Mthuli Ncube. Picture: THE TIMES
Mthuli Ncube. Picture: THE TIMES

Harare — The World Bank and IMF have endorsed Zimbabwe’s plan to clear more than $2bn in foreign debt, the finance minister announced on Wednesday, adding that the lenders had also backed his two-year economic recovery programme.

President Emmerson Mnangagwa has promised to revive the struggling economy, pay foreign debts that the country has defaulted on since 1999 and end Zimbabwe’s international pariah status gained under former president Robert Mugabe’s near four-decade rule.

Finance minister Mthuli Ncube, who is attending the IMF and World Bank meetings in Bali, Indonesia, said in a statement his plans to clear the arrears to the World Bank, African Development Bank and European Investment Bank had been accepted.

"All the co-operating partners and creditors present uniformly expressed their support for Zimbabwe and its arrears clearance road map," Ncube said. He did not give details and none of the creditors had immediate comment.

The lenders and Western donors urged Ncube to "judiciously" implement his two-year economic recovery programme announced last Friday, the statement said.

Ncube’s plan will result in cuts to government spending and the state wage bill, and privatisation of loss-making state-owned firms.

Zimbabwe, which adopted the US dollar after hyperinflation left its own currency worthless in 2009, is gripped by acute shortages of cash dollars. Prices of basic goods and medicine have risen in the last few days.

At the heart of its economic problems is a $17bn domestic and foreign debt, a $1.8bn trade deficit that has worsened dollar shortages and lack of confidence in the ruling party by citizens still traumatised by hyperinflation.

Prices of basic goods, medicine and drugs, building materials and public taxis have risen by at least 50% in the last week.

The economic crunch is increasing political tension after a July vote that was supposed to lay the foundation for Zimbabwe’s recovery was instead followed by turmoil that left six people dead after an army crackdown.

The latest crisis was triggered by fiscal and monetary changes announced on October 1, including a 2% tax on money transfers and separation of cash dollars and foreign inflows from bond notes and electronic dollars, that caused the collapse of the surrogate currency on the black market.

When the changes were announced, $100 in bond notes was worth $49 cash dollars but only $26 on Wednesday.

In a separate statement, Ncube said the bond note and electronic dollars would remain officially pegged at 1:1 to the US dollar as the government seeks to protect people’s savings.

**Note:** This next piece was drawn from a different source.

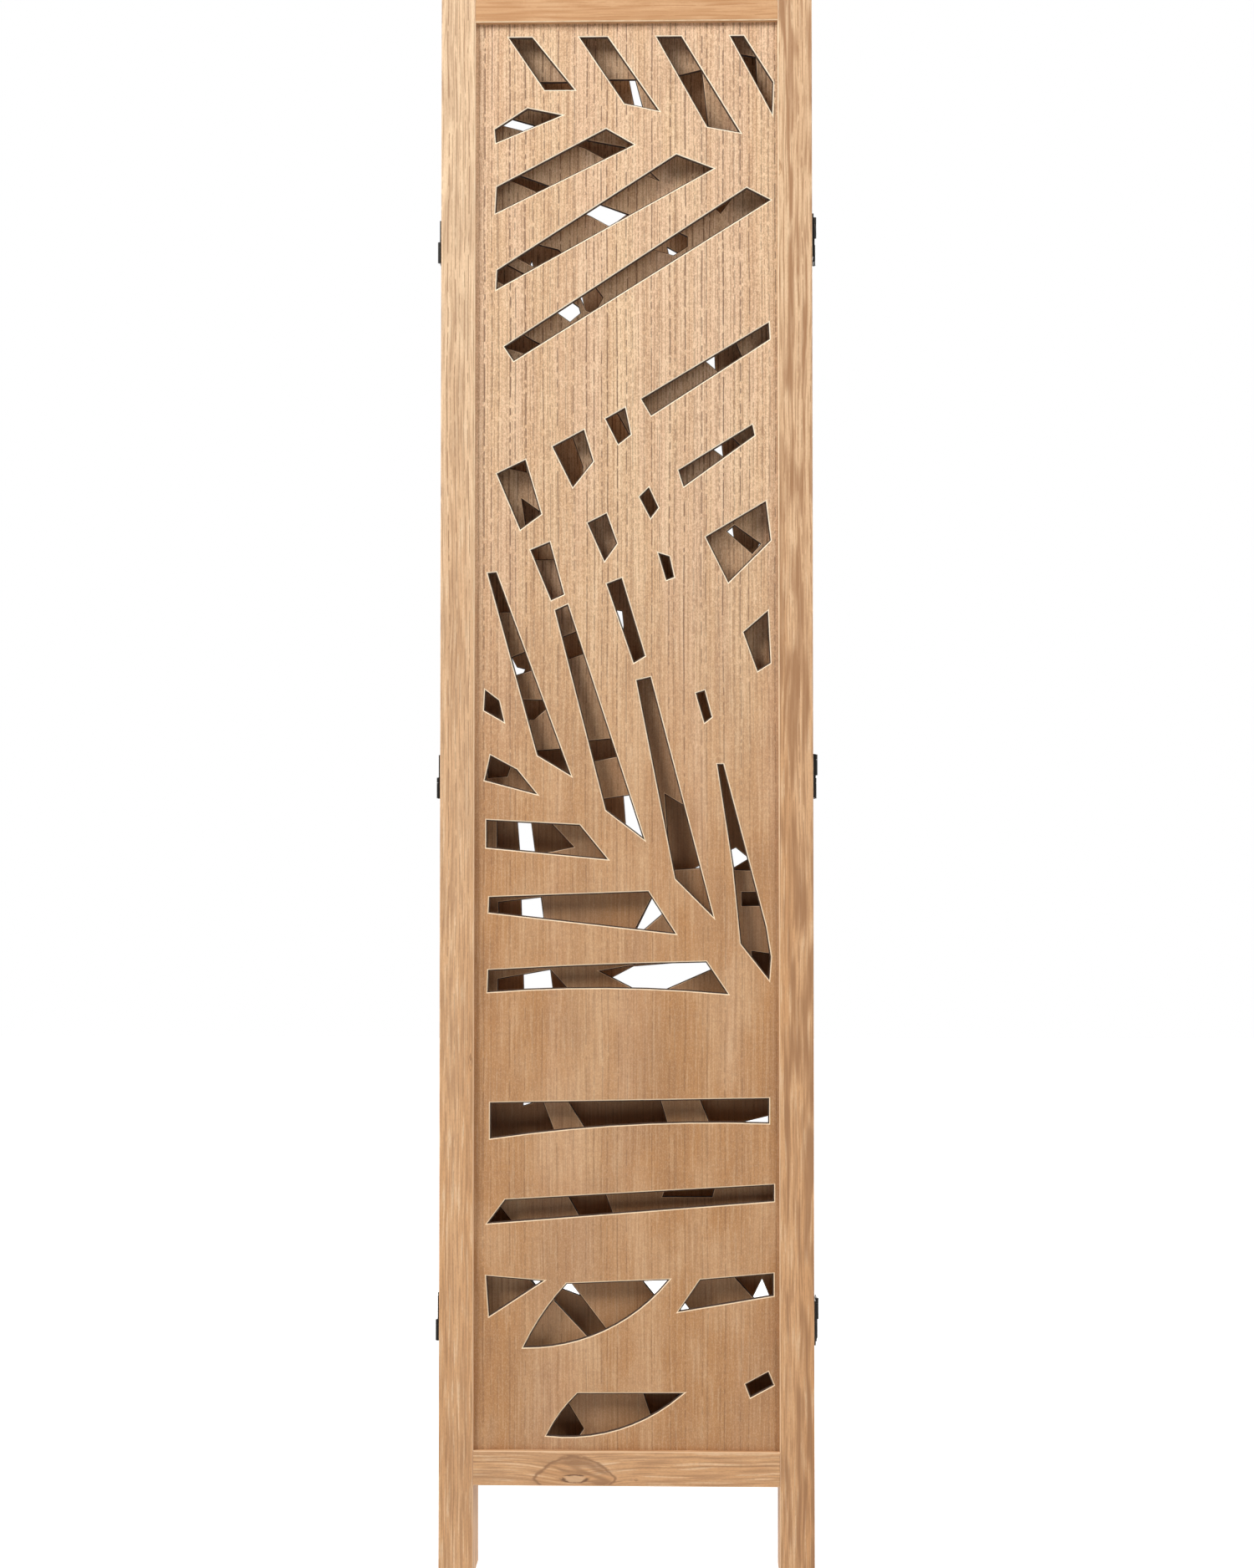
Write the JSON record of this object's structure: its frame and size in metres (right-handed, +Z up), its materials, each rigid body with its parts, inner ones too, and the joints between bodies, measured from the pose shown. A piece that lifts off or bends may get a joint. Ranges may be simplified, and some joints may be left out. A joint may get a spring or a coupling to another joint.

He said the government would also gazette rules protecting foreign dollar inflows to ensure the money was not
taken by the central bank or government, good news for mines outraged by the US
dollar shortages.

On Wednesday, some shops and restaurants, including the local franchise of fast-food chain KFC, had closed their outlets because some suppliers of goods and medicine were demanding that they be paid cash dollars.